Un niño levanta el boguero y el anzuelo aletea peligroso hasta enredarse en una mata de pelo cano que vigila el pie del niño, que asoma más allá del borde de cemento como espiando la correntada donde un pez salta haciéndose visible fuera del agua.
—¡Abuelo abuelo! —el niño señala el agua, el movimiento huidizo del pez.
El viento costero alza la voz y el niño alza la caña y la línea liviana y el anzuelo liviano que planean unos segundos antes de caer al agua.
El hombre del bastón, el que antes trotaba y cruzaba el río, el que trotó y cruzó el río  a nado y en zigzag por años, siempre a la misma hora, esquiva las miradas por timidez o tal vez exilio al interior.
Choco, como quien dice, contra los pilares del puente y como esos autitos a pila, cuando topan con una pared, reboto y doy la vuelta y sigo caminando.
Una mujer me ofrece pan casero -recién hecho, me dice- y la voz de un niño asciende desde mis rodillas
—¿No quiere un perrito señor?
Digo no y el niño se aleja.
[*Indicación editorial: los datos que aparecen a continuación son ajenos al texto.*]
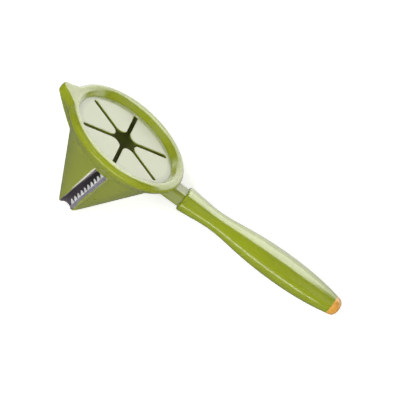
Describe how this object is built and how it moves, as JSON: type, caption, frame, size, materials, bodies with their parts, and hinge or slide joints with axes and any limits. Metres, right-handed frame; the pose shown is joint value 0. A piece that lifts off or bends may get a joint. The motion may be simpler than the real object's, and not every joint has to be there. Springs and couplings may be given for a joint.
{
  "type": "handheld spiralizer",
  "caption": "Handheld funnel-shaped vegetable spiralizer with a flexible slotted guide, a blade window along the cone, a hooked rim and a side handle.",
  "frame": {"origin": "middle of the lying tool's outline, on the surface that it lies on", "axes": "+Z away from that surface, +X towards the handle's end, +Y towards the side that the cone's mouth faces"},
  "size_m": [0.23, 0.0826, 0.079],
  "materials": {
    "cone_green": "slightly see-through moulded green plastic",
    "ring_green": "opaque moulded green plastic, satin gloss",
    "guide_green": "flexible moulded pale green plastic, glossy",
    "blade_steel": "ground steel strip",
    "handle_green": "opaque moulded green plastic, glossy",
    "screw_steel": "plated steel screw",
    "cap_orange": "moulded orange plastic"
  },
  "bodies": {
    "tool": {"cone_body": "cone_green", "rim_ring": "ring_green", "guide_band": "guide_green", "scoring_blade": "blade_steel", "slicing_blade": "blade_steel", "handle_grip": "handle_green", "handle_screw": "screw_steel", "end_cap": "cap_orange"},
    "guide_flap_1": {"guide_flap_1": "guide_green"},
    "guide_flap_2": {"guide_flap_2": "guide_green"},
    "guide_flap_3": {"guide_flap_3": "guide_green"},
    "guide_flap_4": {"guide_flap_4": "guide_green"},
    "guide_flap_5": {"guide_flap_5": "guide_green"},
    "guide_flap_6": {"guide_flap_6": "guide_green"}
  },
  "joints": [
    {"name": "guide_flap_1_bend", "type": "hinge", "parent": "tool", "child": "guide_flap_1", "pos_m": [-0.03161, 0.01227, 0.03319], "axis": [0.1314, -0.5391, 0.832], "range_deg": [-40, 60], "stiffness_Nm_per_rad": 0.005},
    {"name": "guide_flap_2_bend", "type": "hinge", "parent": "tool", "child": "guide_flap_2", "pos_m": [-0.04962, 0.02693, 0.01451], "axis": [0.9153, -0.3128, 0.2538], "range_deg": [-40, 60], "stiffness_Nm_per_rad": 0.005},
    {"name": "guide_flap_3_bend", "type": "hinge", "parent": "tool", "child": "guide_flap_3", "pos_m": [-0.07886, 0.02842, 0.02009], "axis": [0.7839, 0.2263, -0.5782], "range_deg": [-40, 60], "stiffness_Nm_per_rad": 0.005},
    {"name": "guide_flap_4_bend", "type": "hinge", "parent": "tool", "child": "guide_flap_4", "pos_m": [-0.09008, 0.01525, 0.04435], "axis": [-0.1314, 0.5391, -0.832], "range_deg": [-40, 60], "stiffness_Nm_per_rad": 0.005},
    {"name": "guide_flap_5_bend", "type": "hinge", "parent": "tool", "child": "guide_flap_5", "pos_m": [-0.07208, 0.00059, 0.06303], "axis": [-0.9153, 0.3128, -0.2538], "range_deg": [-40, 60], "stiffness_Nm_per_rad": 0.005},
    {"name": "guide_flap_6_bend", "type": "hinge", "parent": "tool", "child": "guide_flap_6", "pos_m": [-0.04284, -0.0009, 0.05745], "axis": [-0.7839, -0.2263, 0.5782], "range_deg": [-40, 60], "stiffness_Nm_per_rad": 0.005}
  ]
}
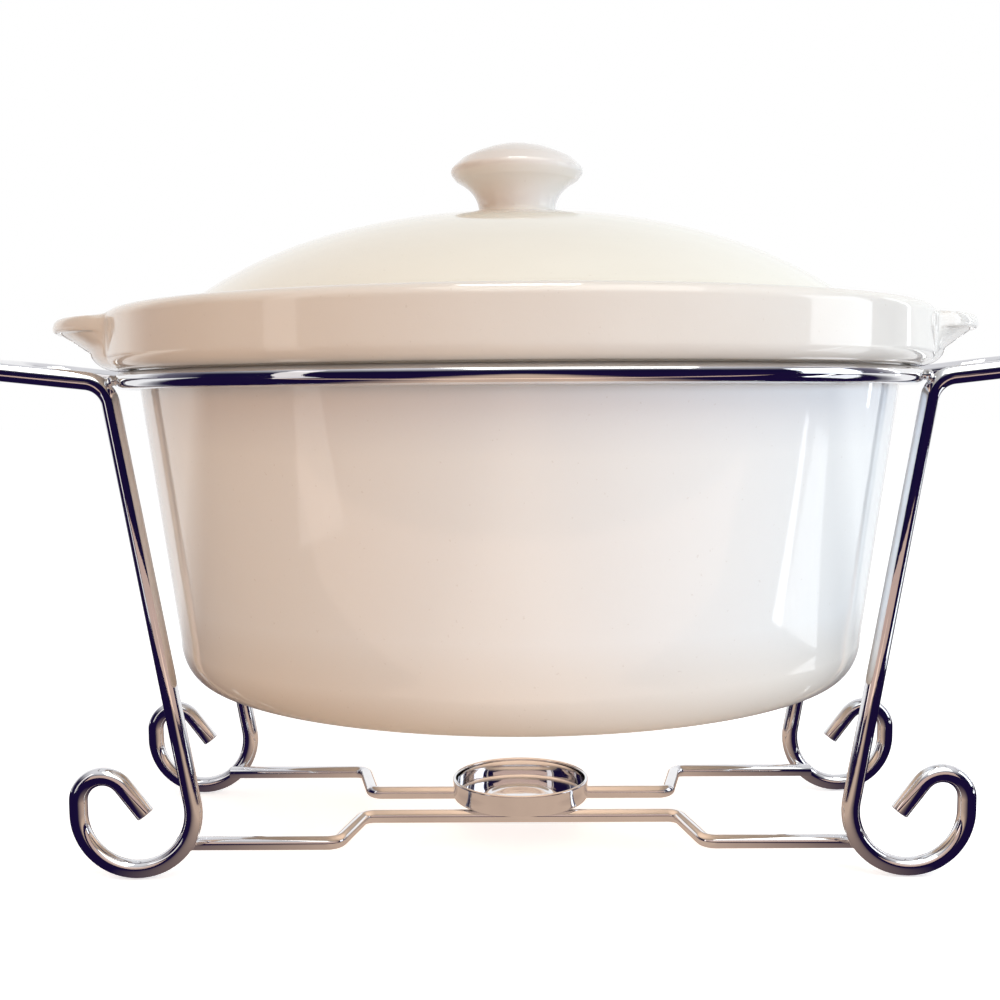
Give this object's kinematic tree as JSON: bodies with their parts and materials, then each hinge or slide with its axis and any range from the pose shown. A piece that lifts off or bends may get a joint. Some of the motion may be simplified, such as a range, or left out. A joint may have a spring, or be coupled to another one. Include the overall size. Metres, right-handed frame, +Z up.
{
  "type": "lidded casserole on a wire warming stand",
  "caption": "Round glazed ceramic casserole with ear handles and a domed knob lid, held in a bent chrome wire stand over a tealight cup.",
  "frame": {"origin": "on the table, under the middle of the stand and of the pot", "axes": "+Z up; +X along the long way of the set, through both carrying handles and both ears; the front of the stand faces -Y"},
  "size_m": [0.3452, 0.2464, 0.2151],
  "materials": {
    "glazed_ceramic": "glossy off-white glaze",
    "chrome": "bright chrome plating"
  },
  "bodies": {
    "stand": {"top_ring": "chrome", "left_side_wire": "chrome", "right_side_wire": "chrome", "front_rail": "chrome", "rear_rail": "chrome", "tealight_cup": "chrome"},
    "pot": {"casserole_pot": "glazed_ceramic"},
    "lid": {"lid": "glazed_ceramic"}
  },
  "joints": [
    {"name": "pot_lift", "type": "slide", "parent": "stand", "child": "pot", "axis": [0, 0, 1], "range_m": [0, 0.13]},
    {"name": "lid_lift", "type": "slide", "parent": "pot", "child": "lid", "axis": [0, 0, 1], "range_m": [0, 0.1]}
  ]
}
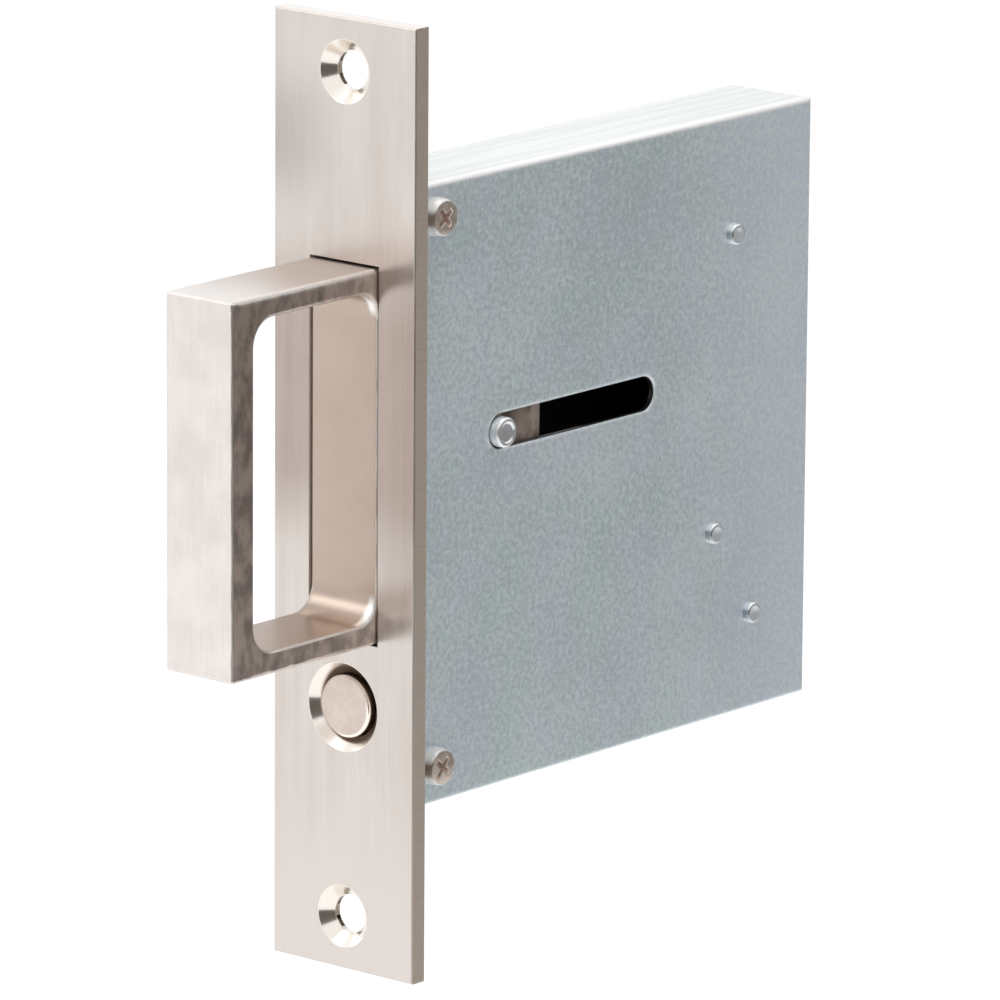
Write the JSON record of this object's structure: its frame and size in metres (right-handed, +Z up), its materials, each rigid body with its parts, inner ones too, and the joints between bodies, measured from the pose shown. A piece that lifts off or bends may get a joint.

Lo veo aferrarse a la falda de su madre, señalarme y abrazar con fuerza al cachorro.
Desciendo las escaleras y me siento frente al río, extrañamente no puedo verlo, lo escucho pasar rumoroso, como siempre, pero no puedo verlo, solo veo un carro que dejé atrás, pudriéndose al sol, un carro y sobre él un hombre oscuro, oscuro el pelo, la piel, oscura la remera, los ojos oscuros y el mirar y a su lado veo un niño que apenas ha dejado de ser un bebé, un niño blanco, blanca las mejillas, las manos tan blancas; blanca la remera la sonrisa la boca, la mirada.